Just before Christmas I bought a brand new drum sander at Ebay. it's look like a
Performax 16/32, I believe it is a discontinued 1 hp Ryobi 16/32. You might want
to take a look at the seller website. His name is Tom, a honest and friendly
Ebay seller for woodworking machine.

http://www.woodwrighttools.com/store...products_id=38

Disclaimer, I have no relation with the seller, I'm just a satisfier buyer.


I paid $135 for the kit, which didn't include a motor. It had the drum,
bearings, link belt, pulleys, two rolls of sandpaper, and some plans to
make a cabinet for it. I've looked a little on Ebay for a motor, they
don't seem too expensive. They say to use 1/4 HP up to 1/2 HP, 1725 RPM
motor. They said at the show TEFC is not necessary, but a sander's job
is to make dust, and dust always seems to go where you don't want it, so
I'll probably hold out for TEFC.

Another booth sold one called the Sand Flee, all put together including
a Baldor 1/3 HP motor. Also had stainless steel table and extruded
aluminum fence, but they wanted $499 as the show special price, plus $50
shipping (they didn't have them at the show, would ship to you
afterwards). For that price, figured I'd tinker with the kit.

WD wrote:
On Mon, 24 Jan 2005 21:37:04 GMT, Dave Miller wrote:

BTW, how much did you pay for everything including motor etc?
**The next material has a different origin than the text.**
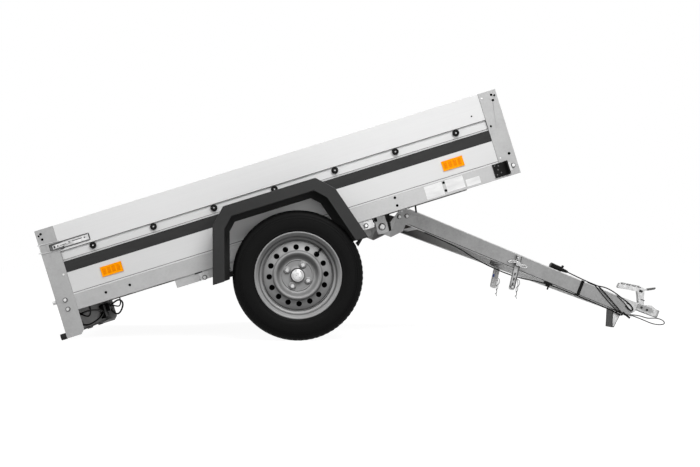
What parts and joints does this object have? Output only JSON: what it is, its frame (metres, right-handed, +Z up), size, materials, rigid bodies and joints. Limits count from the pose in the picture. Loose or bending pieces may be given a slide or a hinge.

Thanks for the response. I was thinking about that, too. You'd have to
be careful to keep the work moving. I bought one of the kits, just need
to pick up a motor and then assemble everything. I'll try it and post
back to the group with my experience.

wrote:

Gee.

I just looked at your URL to the Stockroom Supply site. I guess I just
repeated what they said! I think this is the guy that I bought mine
from. Again, I can't see using it for a jointer. You have to be
careful and push it through the sander in an even, smooth stroke
otherwise you could end up with a ripple surface.